> _BRIEF_
Copy each line of the material below that includes the string "materials".

> _DATASET EXCERPT_
>>>>>

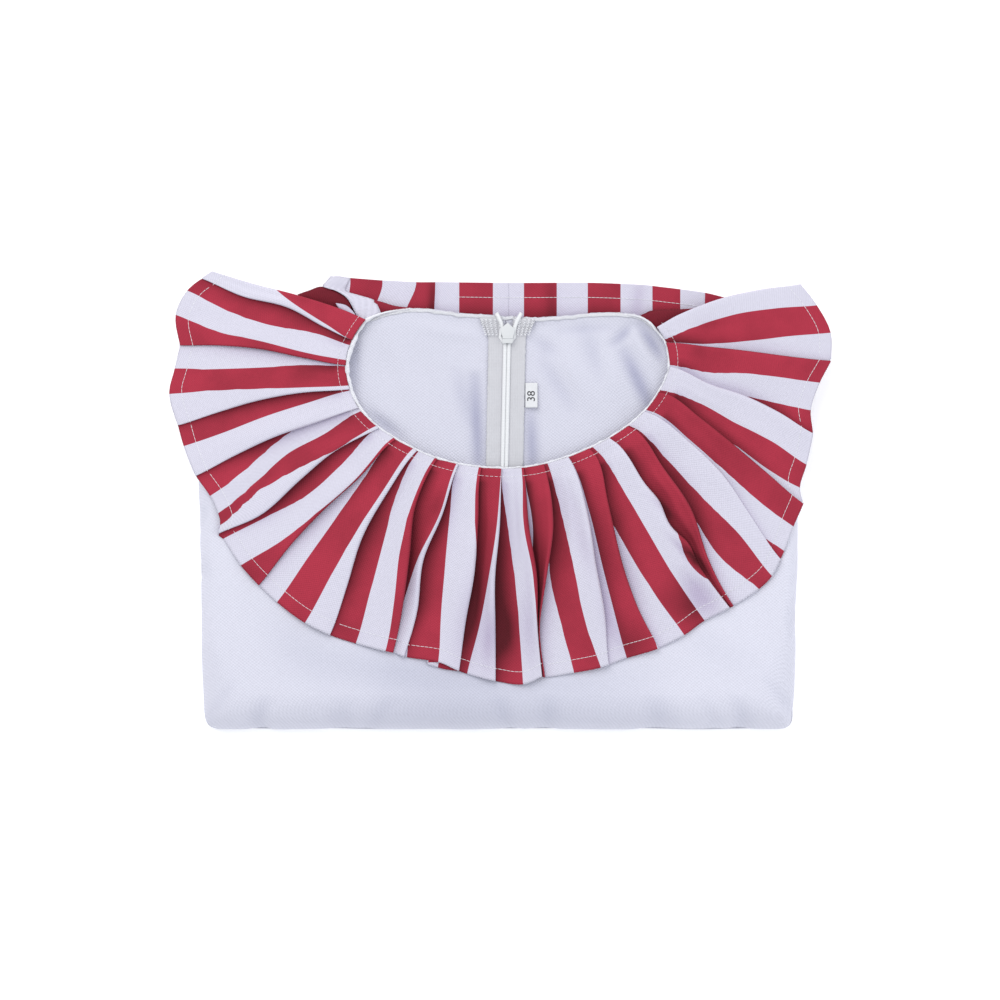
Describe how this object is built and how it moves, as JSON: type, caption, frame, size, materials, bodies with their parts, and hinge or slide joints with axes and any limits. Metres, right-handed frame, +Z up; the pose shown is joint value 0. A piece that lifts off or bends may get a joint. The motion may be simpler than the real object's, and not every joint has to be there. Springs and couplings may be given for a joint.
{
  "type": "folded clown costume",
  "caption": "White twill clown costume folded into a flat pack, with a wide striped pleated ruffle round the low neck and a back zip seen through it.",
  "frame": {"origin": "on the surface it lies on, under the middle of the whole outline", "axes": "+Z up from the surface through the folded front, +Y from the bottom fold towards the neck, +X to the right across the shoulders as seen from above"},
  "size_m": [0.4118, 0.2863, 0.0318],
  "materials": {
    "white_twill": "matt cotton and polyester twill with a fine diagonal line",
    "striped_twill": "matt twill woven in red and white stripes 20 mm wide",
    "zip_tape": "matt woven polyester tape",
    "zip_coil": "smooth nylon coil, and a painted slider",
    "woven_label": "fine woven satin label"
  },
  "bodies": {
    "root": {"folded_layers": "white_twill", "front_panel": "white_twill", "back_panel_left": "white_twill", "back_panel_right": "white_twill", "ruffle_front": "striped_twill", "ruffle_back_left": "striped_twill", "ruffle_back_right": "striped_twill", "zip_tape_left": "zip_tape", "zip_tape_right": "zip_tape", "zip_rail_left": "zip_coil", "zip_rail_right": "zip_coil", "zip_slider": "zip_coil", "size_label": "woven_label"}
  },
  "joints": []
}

<<<<<

> _WRITTEN ANSWER_
Describe how this object is built and how it moves, as JSON: type, caption, frame, size, materials, bodies with their parts, and hinge or slide joints with axes and any limits. Metres, right-handed frame, +Z up; the pose shown is joint value 0. A piece that lifts off or bends may get a joint. The motion may be simpler than the real object's, and not every joint has to be there. Springs and couplings may be given for a joint.
  "materials": {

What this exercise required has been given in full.